Ah, I now see you added exactly such a description in 79f1ccf :smile:

jeffamstutz commented 4 years ago

Wow, I fully expected the C++ wrappers to always do an incref on the handle passed to them when being constructed. ... And this only really applies to manually wrapping a reference with a C++ object, right?

Yes, this is true when you copy construct from an existing C++ wrapper, but not when constructing the wrapper from a C handle. Mixing the C and C++ APIs has gotchas either way: leaks or extra frees. We should probably write more explicit documentation on the C++ wrappers intent and expected usage.

You are correct, though, that more comprehensive documentation about handle lifetimes should exist throughout our docs. Specifically, the missing items are:

jeffamstutz commented 4 years ago

I think having wrappers do an ospRetain() on construction from an existing handle is growing on me, especially since you point out that it would only be temporary anyway.

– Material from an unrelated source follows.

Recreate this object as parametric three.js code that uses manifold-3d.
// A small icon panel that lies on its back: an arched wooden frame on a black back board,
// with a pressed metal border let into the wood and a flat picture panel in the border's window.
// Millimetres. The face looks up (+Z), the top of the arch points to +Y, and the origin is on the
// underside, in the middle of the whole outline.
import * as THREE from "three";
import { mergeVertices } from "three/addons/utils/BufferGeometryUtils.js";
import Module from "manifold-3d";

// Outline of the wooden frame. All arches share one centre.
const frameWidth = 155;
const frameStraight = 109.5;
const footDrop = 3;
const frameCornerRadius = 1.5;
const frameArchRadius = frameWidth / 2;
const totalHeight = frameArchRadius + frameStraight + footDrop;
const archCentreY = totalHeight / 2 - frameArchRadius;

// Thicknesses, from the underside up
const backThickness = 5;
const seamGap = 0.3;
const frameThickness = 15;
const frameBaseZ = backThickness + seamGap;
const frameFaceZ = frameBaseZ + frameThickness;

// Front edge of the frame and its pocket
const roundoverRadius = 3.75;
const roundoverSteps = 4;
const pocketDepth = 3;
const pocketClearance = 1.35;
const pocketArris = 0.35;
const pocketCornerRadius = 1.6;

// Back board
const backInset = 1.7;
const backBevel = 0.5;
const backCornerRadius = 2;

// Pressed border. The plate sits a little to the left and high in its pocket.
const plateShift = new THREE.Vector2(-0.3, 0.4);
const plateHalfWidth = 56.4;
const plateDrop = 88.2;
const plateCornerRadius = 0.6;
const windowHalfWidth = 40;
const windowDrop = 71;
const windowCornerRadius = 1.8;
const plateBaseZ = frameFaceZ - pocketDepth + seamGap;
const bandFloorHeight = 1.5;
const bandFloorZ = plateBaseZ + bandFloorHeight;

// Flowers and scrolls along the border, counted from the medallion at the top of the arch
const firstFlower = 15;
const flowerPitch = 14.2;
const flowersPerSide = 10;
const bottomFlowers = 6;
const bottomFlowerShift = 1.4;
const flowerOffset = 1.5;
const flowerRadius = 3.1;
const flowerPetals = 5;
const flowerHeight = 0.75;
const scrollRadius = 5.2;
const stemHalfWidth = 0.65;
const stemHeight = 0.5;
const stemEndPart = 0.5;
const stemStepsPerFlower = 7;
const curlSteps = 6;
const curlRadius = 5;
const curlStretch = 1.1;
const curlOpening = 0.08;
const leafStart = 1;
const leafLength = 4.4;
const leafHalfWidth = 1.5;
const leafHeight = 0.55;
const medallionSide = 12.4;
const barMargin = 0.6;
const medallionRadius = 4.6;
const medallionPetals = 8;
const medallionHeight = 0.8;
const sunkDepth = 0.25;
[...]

paulmelis commented 4 years ago

I think having wrappers do an ospRetain() on construction from an existing handle is growing on me, especially since you point out that it would only be temporary anyway.

Well, that's an assumption on my part: that the C++ API will become the main one to use, with the C API built on top of it (somewhat flipping the current situation). But if (parts of) the C API will need to be used in ospray applications for certain operations for the foreesable future then "temporary" can be a long time...

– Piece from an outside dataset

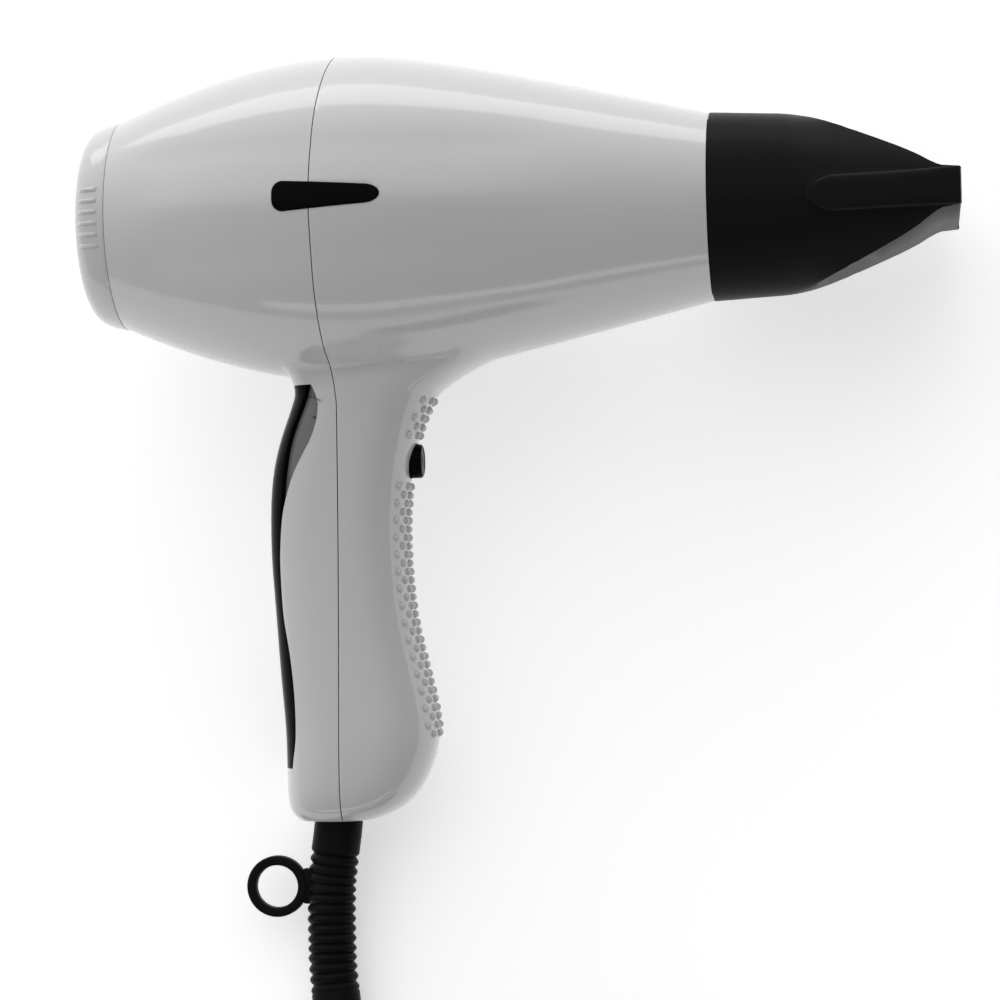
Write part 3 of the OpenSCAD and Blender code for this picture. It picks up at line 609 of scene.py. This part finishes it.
def makeBody():
    body = loftRings("housingSkin", [[cagePoint(x, k) for k in range(32)] for x in stationXs], False, False)

    def underNeck(face):
        m = face.calc_center_median() / mm
        return m.z < -30 and abs(m.y) < 18.3 and -14 < m.x < 44

    deleteFaces(body, underNeck)
    mouth = ([cagePoint(x, -2) for x in neckXs] + [cagePoint(44, k) for k in (-1, 0, 1)]
             + [cagePoint(x, 2) for x in reversed(neckXs)] + [cagePoint(-14, k) for k in (1, 0, -1)])
    mouth = single(body, [p * mm for p in mouth])
    bpy.ops.mesh.select_mode(type="VERT")
    choose("DESELECT")
    shape = bmesh.from_edit_mesh(body.data)
    for vertex in shape.verts:
        vertex.select = min((vertex.co - p).length for p in mouth) < 1e-5
    shape.select_flush(True)
    bmesh.update_edit_mesh(body.data)
    bpy.ops.mesh.select_mode(type="EDGE")
    # points of the cage as stored, in the mouth's order
    chosen = [v.co.copy() for v in shape.verts if v.select]
    stored = [min(chosen, key=lambda c: (c - p).length) for p in mouth]
    levels = [-50.5, -54, -58, -63, -69, -76, -84, -93, -102, -111, -120, -129, -137, -144, -150, -156, -162,
              -167, -171, -174.2, -176.4]
    rings = [gripRing(z) for z in levels] + [gripRing(-177, 0.93, 0.05), gripRing(-177, 0.6, 0.1)]
    growRings(body, stored, rings)
    bpy.ops.mesh.edge_face_add()

    def creaseEdges(test, value):
        choose("DESELECT")
        for edge in bmesh.from_edit_mesh(body.data).edges:
            edge.select = bool(test(edge.verts[0].co / mm, edge.verts[1].co / mm))
        bmesh.update_edit_mesh(body.data)
        bpy.ops.transform.edge_crease(value=value)

    def offSide(p):
        return abs(abs(p.y) - abs(cagePoint(p.x, 2).y))

    # under the barrel behind the handle, then softer along both sides of the neck
    creaseEdges(lambda a, b: max(abs(a.x + 14), abs(b.x + 14)) < 0.1 and max(a.z, b.z) < -40
                and max(abs(a.y), abs(b.y)) < 18.8, 0.75)
    creaseEdges(lambda a, b: max(offSide(a), offSide(b)) < 0.05 and abs(a.x - b.x) > 2
                and -14.1 < min(a.x, b.x) and max(a.x, b.x) < 39.1 and max(a.z, b.z) < -35, 0.4)
    choose()
    bpy.ops.mesh.normals_make_consistent(inside=False)
    leftEditing()
    modify(body, "SUBSURF", levels=2, render_levels=2)
    # the two ends are cut square and closed
    editing()
    for x, keep in ((-housing["rear"] - 0.15, "rear"), (housing["front"], "front")):
        choose()
        bpy.ops.mesh.bisect(plane_co=(x * mm, 0, 0), plane_no=(1, 0, 0), use_fill=True,
                            clear_inner=keep == "rear", clear_outer=keep == "front")
    leftEditing()
    # the raised line along each side, through the inlay
    for vertex in body.data.vertices:
        x, y, z = vertex.co / mm
        if z < -25 or abs(y) < 15:
            continue
        off = abs(z - housing["creaseZ"])
        along = min(1, max(0, (x + 62) / 22)) * min(1, max(0, (84 - x) / 46))
        along = along * along * (3 - 2 * along)
        share, wide = off / (14.4 - 0.02 * abs(x)), off / 27
        rise = 0
        if share < 1.1:
            rise = housing["creaseRise"] * max(0, 1 - (math.sqrt(share * share + 0.02) - 0.14))
        drop = (housing["creaseRise"] - 0.25) * (1 - wide * wide) ** 2 if wide < 1 else 0
        vertex.co += Vector((0, y, z)).normalized() * (rise - drop) * along * mm
    body.data.materials.append(finishes["shell"])
    return body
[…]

jeffamstutz commented 4 years ago

The full intention is to have everything the C API can do exposed in the C++ API (except for ospInit/ospShutdown), so the lack of a static cpp::Device::current() method is an anomaly. Given that it's a feature, we will add the missing method to v2.1.

I'll still think about it more, but at least for now (and v2.0.1) the current semantics will remain.